Após receber o relatório de Bernardino Vendruscolo, o procurador-geral Geraldo da Camino solicitou ao Tribunal de Contas do Estado que averiguasse possíveis irregularidades na prestação de contas da Semana Farroupilha de 2010. No pedido, são listadas falhas em contratações feitas sem licitação, deslocamento de recursos para outras finalidades, falta de lançamento de recursos recebidos e ausência de comprovação para despesas listadas na prestação de contas, entre outras.
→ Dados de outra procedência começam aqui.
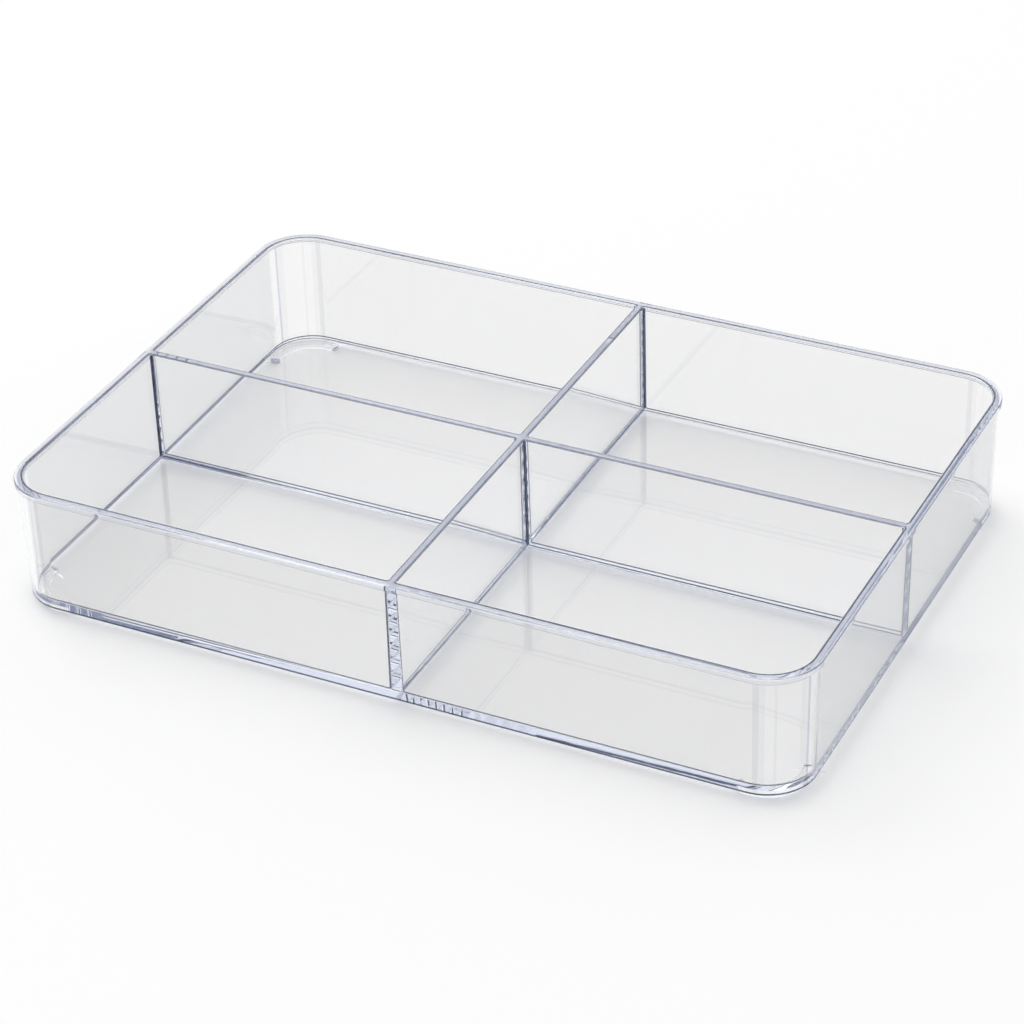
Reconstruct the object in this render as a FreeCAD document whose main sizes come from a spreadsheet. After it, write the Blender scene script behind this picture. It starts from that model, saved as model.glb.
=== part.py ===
import FreeCAD, Part
import math
import os
import Sketcher
from FreeCAD import Vector

# Clear drawer organizer, injection moulded in one piece: an open tray with four compartments.
# X runs along its length, Y from front to back and Z up. The origin lies under the tray's
# middle, on the surface that its four feet stand on.

# Lengths are in millimetres and drafts in degrees.
SIZES = {
    "tray_length": 304.0,
    "tray_width": 210.0,
    "tray_height": 50.0,
    "corner_radius": 19.5,
    "lip_projection": 1.1,
    "lip_height": 2.4,
    "wall_thickness": 2.4,
    "divider_thickness": 3.0,
    "floor_thickness": 2.8,
    "cross_divider_place": 4.0,
    "long_divider_place": -1.5,
    "wall_draft": 0.7,
    "compartment_draft": 0.5,
    "compartment_fillet": 0.8,
    "bottom_round": 0.6,
    "lip_top_round": 0.6,
    "lip_low_round": 0.4,
    "inner_top_round": 0.4,
    "foot_height": 2.2,
    "foot_width": 3.6,
    "foot_margin": 1.5,
    "foot_reach": 3.0,
    "foot_round": 0.5,
}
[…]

De acordo com a representação do MPC-RS, o evento captou junto a empresas como Aracruz, Nestlé, Termolar e Rede Record valores de até R$ 30 mil, sem que haja registro posterior dos respectivos lançamentos. Uma van, supostamente sem ligação com as atividades da Semana Farroupilha, teria sido adquirida em nome da Fundação Cultural Gaúcha – MTG com recursos captados especificamente para o evento. A mesma situação se verifica em outras aquisições, como de material de construção e móveis para o prédio da biblioteca do MTG e uma câmera de vídeo para uso da TV Tradição. Ao todo, a prestação de contas registra comprovantes e notas fiscais em um valor total de R$ 658 mil, enquanto o total de despesas é R$ 2,3 milhões – mais de R$ 1,6 milhão de diferença.
Contatada pelo Sul21, a assessoria de imprensa do MTG disse que só se pronunciaria após um posicionamento do Coordenador de Nativismo da Secretaria Municipal de Cultura, Vinicius Brum, representante da prefeitura de Porto Alegre na comissão organizadora. A reportagem não conseguiu contatar Brum até o fechamento da matéria.